LIVING summer films

FILM PROGRAMME FOR LIVING

MANENBERG
Manenberg is a suburb of Cape Town in South Africa –  an area that was built during the apart­­heid era to house low-income black families. Today, it’s a worn-down, overpopulated slum with great social problems, but it is also a neighbourhood with strong ties among the residents of the decrepit town houses.
Manenberg. Denmark, 2010, 58 mins. Language: English without Danish subtitles. Directors: Karen Waltorp, Christian Vium. Script: Karen Waltorp & Christian Vium. Camera: Christian Vium. Sound: Søren Lyngsø Knudsen & Morten Riis. Editing: Rasmus Stens­gaard Madsen. Cast: Warren Brickwa & Fazline Bruintjes. Producers: Karen Waltorp, Chris­tian Vium. Production: WALTORP VIUM
Showtimes:  28 July at 3:00 p.m., 2 August at 7:30 p.m.,  9 August at 7:30 p.m.,  16 August at 11:30 a.m., 25 August at 7:30 p.m.

DREAMS IN COPENHAGEN
Dreams in Copenhagen is a portrait of Copenhagen.
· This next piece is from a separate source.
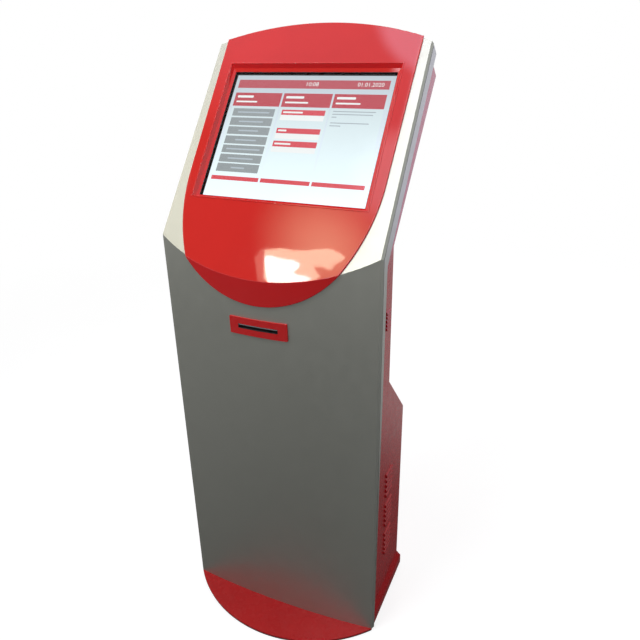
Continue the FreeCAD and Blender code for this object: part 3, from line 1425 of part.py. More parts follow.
def cutter_fixed_blade():
    """Lower blade, standing on a ledge across the frame."""
    top = TICKET_HEIGHT - BLADE_CLEAR
    foot = top - FIXED_BLADE_DROP
    front = BLADE_FRONT + BLADE_THICK + BLADE_GAP
    wide = both_sides(CHASSIS_HALF - CHASSIS_WALL)
    blade = block(both_sides(FIXED_BLADE_HALF), (front, front + BLADE_THICK), (foot, top))
    ledge = block(wide, (front, front + LEDGE_DEPTH), (foot - BLADE_THICK, foot))
    return joined([blade, ledge])


def cutter_moving_blade():
    """Upper blade with a shallow V edge, parked above the ticket."""
    half = MOVING_BLADE_HALF
    low = TICKET_HEIGHT + MOVING_BLADE_LIFT
    high = low + MOVING_BLADE_HEIGHT
    outline = [(-half, low), (0, low + MOVING_BLADE_NOTCH), (half, low), (half, high), (-half, high)]
    face = face_of([Vector(x, BLADE_FRONT, z) for x, z in outline])
    return face.extrude(Vector(0, BLADE_THICK, 0))


def control_board():
    """Printer board across the back of the chassis, with the feed switch's body."""
    face = CHASSIS_SPAN[1]
    rear = face + BOARD_THICK
    middle = sum(CONTROL_SPAN) / 2
    board = block(both_sides(CHASSIS_HALF), (face, rear), CONTROL_SPAN)
    deep = (rear, rear + BUTTON_BODY_DEPTH)
    switch = block(around(BUTTON_X, BUTTON_BODY), deep, around(BUTTON_Z, BUTTON_BODY))
    switch = switch.cut(depth_rod(BUTTON_STEM + RUNNING_FIT, BUTTON_X, BUTTON_Z, deep))
    chips = [
        block(around(x, width), (rear, rear + thick), around(middle + up, height))
        for x, up, width, height, thick in CONTROL_CHIPS
    ]
    return joined([board, switch] + chips)


def feed_button():
    """Push button whose stem slides in the switch body."""
    face = CHASSIS_SPAN[1] + BOARD_THICK + BUTTON_BODY_DEPTH
    cap_low = face + BUTTON_TRAVEL + PANEL_CLEARANCE
    stem = depth_rod(BUTTON_STEM, BUTTON_X, BUTTON_Z, (face - BUTTON_TRAVEL, cap_low))
    cap = depth_rod(BUTTON_RADIUS, BUTTON_X, BUTTON_Z, (cap_low, cap_low + BUTTON_CAP))
    return joined([stem, cap])


# ---- Loudspeakers ------------------------------------------------------------
def speaker():
    """Small loudspeaker against the right side, behind the neck louvres."""
    side = CABINET_INNER
    plate_back = side - SPEAKER_FLANGE
    throat = plate_back - SPEAKER_BASKET
    tall = around(SPEAKER_Z, 2 * SPEAKER_HALF_Z)
    plate = block((plate_back, side), around(SPEAKER_Y, 2 * SPEAKER_HALF_Y), tall)

    def cone(mouth, neck, x):
        return Part.makeCone(mouth, neck, SPEAKER_BASKET, Vector(x, SPEAKER_Y, SPEAKER_Z), X_AXIS * -1)

    basket = cone(SPEAKER_CONE, SPEAKER_MAGNET, plate_back)
    dish = cone(SPEAKER_CONE - SPEAKER_EDGE, SPEAKER_NECK, side)
    magnet = cross_rod(SPEAKER_MAGNET, SPEAKER_Y, SPEAKER_Z, (throat - SPEAKER_MAGNET_LENGTH, throat))
    return joined([plate, basket, magnet]).cut(dish)


# ---- Computer and power ------------------------------------------------------
def computer():
    """Fanless computer: finned case with ports at the back."""
    top = LOWER_SHELF_HEIGHT + COMPUTER_HEIGHT
    case = block(both_sides(COMPUTER_HALF), COMPUTER_SPAN, (LOWER_SHELF_HEIGHT, top))
    pitch = (2 * COMPUTER_HALF - COMPUTER_FIN_THICK) / (COMPUTER_FINS - 1)
    fins = [
        block(around(x, COMPUTER_FIN_THICK), COMPUTER_SPAN, (top, top + COMPUTER_FIN))
        for x in spread(COMPUTER_FINS, pitch)
    ]
    port_depth = (COMPUTER_SPAN[1] - PORT_DEPTH, COMPUTER_SPAN[1])
    port_height = around(top - COMPUTER_HEIGHT / 2, PORT_SIZE[1])
    ports = [
        block(around(x, PORT_SIZE[0]), port_depth, port_height)
        for x in spread(PORT_COUNT, PORT_PITCH)
    ]
    return joined([case] + fins).cut(ports)


def power_supply():
    """Open-terminal supply on the floor plate."""
    x_span = around(SUPPLY_X, 2 * SUPPLY_HALF)
    rear = SUPPLY_SPAN[1]
    sill = BASE_PLATE + SUPPLY_SILL
    top = BASE_PLATE + SUPPLY_HEIGHT
    bay_depth = (rear - TERMINAL_BAY, rear)
    case = block(x_span, SUPPLY_SPAN, (BASE_PLATE, top))
    bay = block(grown(x_span, -SUPPLY_WALL), bay_depth, (sill, top))
    ridges = [
        block(around(SUPPLY_X + x, TERMINAL_RIDGE), bay_depth, (sill, sill + TERMINAL_RISE))
        for x in spread(SUPPLY_TERMINALS, TERMINAL_PITCH)
    ]
    return joined([case.cut(bay)] + ridges)


def rear_block(x, z, size, y_span):
    return block(around(x, size[0]), y_span, around(z, size[1]))


def inlet_cutout():
    size = [length + PANEL_CLEARANCE for length in INLET_BODY]
    return rear_block(INLET_X, INLET_Z, size, (BOX_REAR - 2 * CABINET_WALL, BOX_REAR + CABINET_WALL))


def switch_cutout():
    size = [length + PANEL_CLEARANCE for length in SWITCH_BODY]
    return rear_block(SWITCH_X, INLET_Z, size, (BOX_REAR - 2 * CABINET_WALL, BOX_REAR + CABINET_WALL))


def power_inlet():
    """Appliance inlet with three blades in its socket."""
    rear = BOX_REAR + INLET_PLATE
    flange = rear_block(INLET_X, INLET_Z, INLET_FLANGE, (BOX_REAR, rear))
    body = rear_block(INLET_X, INLET_Z, INLET_BODY, (BOX_REAR - INLET_DEPTH, BOX_REAR))
    floor = rear - SOCKET_DEPTH
    socket = rear_block(INLET_X, INLET_Z, INLET_SOCKET, (floor, rear))
    blades = [
        rear_block(INLET_X + dx, INLET_Z + dz, BLADE_SIZE, (floor, floor + BLADE_LENGTH))
        for dx, dz in BLADE_OFFSETS
    ]
    return joined([joined([flange, body]).cut(socket)] + blades)


def switch_body():
    rear = BOX_REAR + SWITCH_PLATE
    flange = rear_block(SWITCH_X, INLET_Z, SWITCH_FLANGE, (BOX_REAR, rear))
    body = rear_block(SWITCH_X, INLET_Z, SWITCH_BODY, (BOX_REAR - SWITCH_DEPTH, BOX_REAR))
    well = rear_block(SWITCH_X, INLET_Z, SWITCH_WELL, (rear - SWITCH_WELL_DEPTH, rear))
    pivot_y = rear - ROCKER_PIVOT_DEPTH
    pins = cross_rod(ROCKER_PIN, pivot_y, INLET_Z, around(SWITCH_X, SWITCH_BODY[0]))
    return joined([joined([flange, body]).cut(well), pins])


def switch_rocker():
    """Rocker key, resting tilted to its off side."""
    half_x = SWITCH_WELL[0] / 2 - ROCKER_GAP
    half_z = SWITCH_WELL[1] / 2 - ROCKER_GAP
    wide = around(SWITCH_X, 2 * half_x)
    pivot_y = BOX_REAR + SWITCH_PLATE - ROCKER_PIVOT_DEPTH
    face = pivot_y + ROCKER_THICK / 2
    outline = [
        (pivot_y, INLET_Z - half_z),
        (face, INLET_Z - half_z),
        (face - ROCKER_DISH, INLET_Z),
        (face, INLET_Z + half_z),
        (pivot_y, INLET_Z + half_z),
        (pivot_y - ROCKER_THICK / 2, INLET_Z),
    ]
    key = side_slab(outline, wide).cut(cross_rod(ROCKER_PIN + RUNNING_FIT, pivot_y, INLET_Z, wide))
    key.rotate(Vector(SWITCH_X, pivot_y, INLET_Z), X_AXIS, ROCKER_ANGLE)
    return key


# ---- All nodes ---------------------------------------------------------------
def main():
    os.makedirs("parts", exist_ok=True)
    right_speaker = speaker()
    nodes = {
        "base_plate": base_plate(),
        "cable_grommet": cable_grommet(),
        "plinth": plinth(),
        "front_shell": front_shell(),
        "screen_shield": screen_shield(),
        "ticket_bezel": ticket_bezel(),
        "screen_gasket": screen_gasket(),
        "touch_glass": touch_glass(),
        "display_panel": display_panel(),
        "display_board": display_board(),
        "screen_brackets": screen_brackets(),
        "rear_cabinet": rear_cabinet(),
        "head_service_panel": head_service_panel(),
        "head_panel_screws": head_panel_screws(),
        "upper_door": door_panel(NECK_REAR, upper_door_span()),
        "lower_door": lower_door(),
        "fan_frame": fan_frame(),
        "fan_rotor": fan_rotor(),
        "fan_guard": fan_guard(),
        "printer_shelf": printer_shelf(),
        "roll_holder": roll_holder(),
        "roll_spindle": roll_spindle(),
        "paper_roll": roll_ring(ROLL_RADIUS, CORE_RADIUS),
        "roll_core": roll_ring(CORE_RADIUS, SPINDLE_RADIUS),
        "printer_chassis": printer_chassis(),
        "platen_shaft": platen_shaft(),
        "platen_roller": platen_roller(),
        "platen_bushes": platen_bushes(),
        "platen_gear": platen_gear(),
        "idler_gear": idler_gear(),
        "feed_motor": feed_motor(),
        "motor_pinion": motor_pinion(),
        "print_head": print_head(),
        "head_pivot_rod": head_pivot_rod(),
        "release_lever": release_lever(),
        "cutter_fixed_blade": cutter_fixed_blade(),
        "cutter_moving_blade": cutter_moving_blade(),
        "control_board": control_board(),
        "feed_button": feed_button(),
        "speaker_right": right_speaker,
        "speaker_left": mirrored(right_speaker),
        "lower_shelf": shelf(LOWER_SHELF_HEIGHT, LOWER_SHELF_SPAN),
        "computer": computer(),
        "power_supply": power_supply(),
        "power_inlet": power_inlet(),
        "switch_body": switch_body(),
        "switch_rocker": switch_rocker(),
    }
    nodes.update(door_hardware("upper", NECK_REAR, upper_door_span()))
    nodes.update(door_hardware("lower", BOX_REAR, lower_door_span()))
    for name, shape in nodes.items():
        save(name, shape)


main()
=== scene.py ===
import json
import math

import bmesh
import bpy
from mathutils import Matrix, Vector


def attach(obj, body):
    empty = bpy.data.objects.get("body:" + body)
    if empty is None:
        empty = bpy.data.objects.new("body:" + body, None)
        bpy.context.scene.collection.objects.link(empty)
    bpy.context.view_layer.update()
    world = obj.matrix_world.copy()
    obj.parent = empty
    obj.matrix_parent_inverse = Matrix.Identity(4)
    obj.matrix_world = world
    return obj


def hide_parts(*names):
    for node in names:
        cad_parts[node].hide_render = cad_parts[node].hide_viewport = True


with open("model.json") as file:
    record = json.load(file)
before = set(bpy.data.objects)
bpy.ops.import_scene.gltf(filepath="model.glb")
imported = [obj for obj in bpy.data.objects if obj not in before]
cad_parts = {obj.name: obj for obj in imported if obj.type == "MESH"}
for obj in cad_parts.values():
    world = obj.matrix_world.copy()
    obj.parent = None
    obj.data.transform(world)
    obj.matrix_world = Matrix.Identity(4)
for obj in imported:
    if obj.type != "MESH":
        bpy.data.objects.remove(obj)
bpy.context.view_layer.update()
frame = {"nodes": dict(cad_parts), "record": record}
scene = bpy.context.scene
scene.view_settings.view_transform = "Standard"

# The head's own frame: x across, y up along the face, z out of the face.
HEAD_TILT = math.radians(51.7)
WAIST = Vector((0, -0.1, 0.8613))   # fold between the lower front and the head's face
HEAD = Matrix.Translation(WAIST) @ Matrix.Rotation(HEAD_TILT, 4, "X")


# ---- Camera ------------------------------------------------------------------
CAMERA_ANGLES = (-23.96522, -23.85925, -0.96103)    # yaw, pitch and roll in degrees
CAMERA_PLACE = (0.524724, -1.039198, 1.188820)
CAMERA_LENS = 35.0436                               # millimetres on a 36 mm sensor


def make_camera():
    """The photograph's camera, as the perspective fit found it."""
    yaw, pitch, roll = (math.radians(angle) for angle in CAMERA_ANGLES)
    forward = Vector((
        math.sin(yaw) * math.cos(pitch),
        math.cos(yaw) * math.cos(pitch),
        math.sin(pitch),
    ))
    level = Vector((math.cos(yaw), -math.sin(yaw), 0))
    down = forward.cross(level)
    right = math.cos(roll) * level - math.sin(roll) * down
    below = math.sin(roll) * level + math.cos(roll) * down
    place = Matrix((right, -below, -forward)).transposed().to_4x4()
    place.translation = Vector(CAMERA_PLACE)
    data = bpy.data.cameras.new("photo_camera")
    data.lens = CAMERA_LENS
    data.sensor_width = 36
    data.clip_start, data.clip_end = 0.01, 100
    camera = bpy.data.objects.new("photo_camera", data)
    camera.matrix_world = place
    scene.collection.objects.link(camera)
    scene.camera = camera


# ---- Shader helpers ----------------------------------------------------------
# Sockets of a mix node that is set to colours. Its other sockets have the same names.
MIX_SHARE, MIX_FIRST, MIX_SECOND, MIX_RESULT = 0, 6, 7, 2
NOISE_ROUGHNESS = 0.55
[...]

The film is about the physical surroun­dings that help to form our lives: the places we dream of. the houses we wake up in, the doors we go in and out of, and the roads and streets we live and travel on. But the film is also about how the way we live our lives affects those same surroundings. The aesthetic of the film reflects this double approach, as the camera quite specifically focuses on the mate­ri­ality of the city and leaves the people in the pictures as indistinct figures or peripherally placed in the scene.
Copenhagen Dreams. Denmark, 2009, 70 mins. Camera: Henrik Bohn Ipsen. Director: Max Kestner. Editor: Anne Østerud. Composer: Jóhann Jóhannsson. Sound: Peter Albrechtsen. Script: Dunja Gry Jensen, Max Kestner. Producer: Henrik Veileborg. Production: Upfront Films with support from the Danish Film Institute, Fonden Realdania, Dreyerfonden in collaboration with DR TV.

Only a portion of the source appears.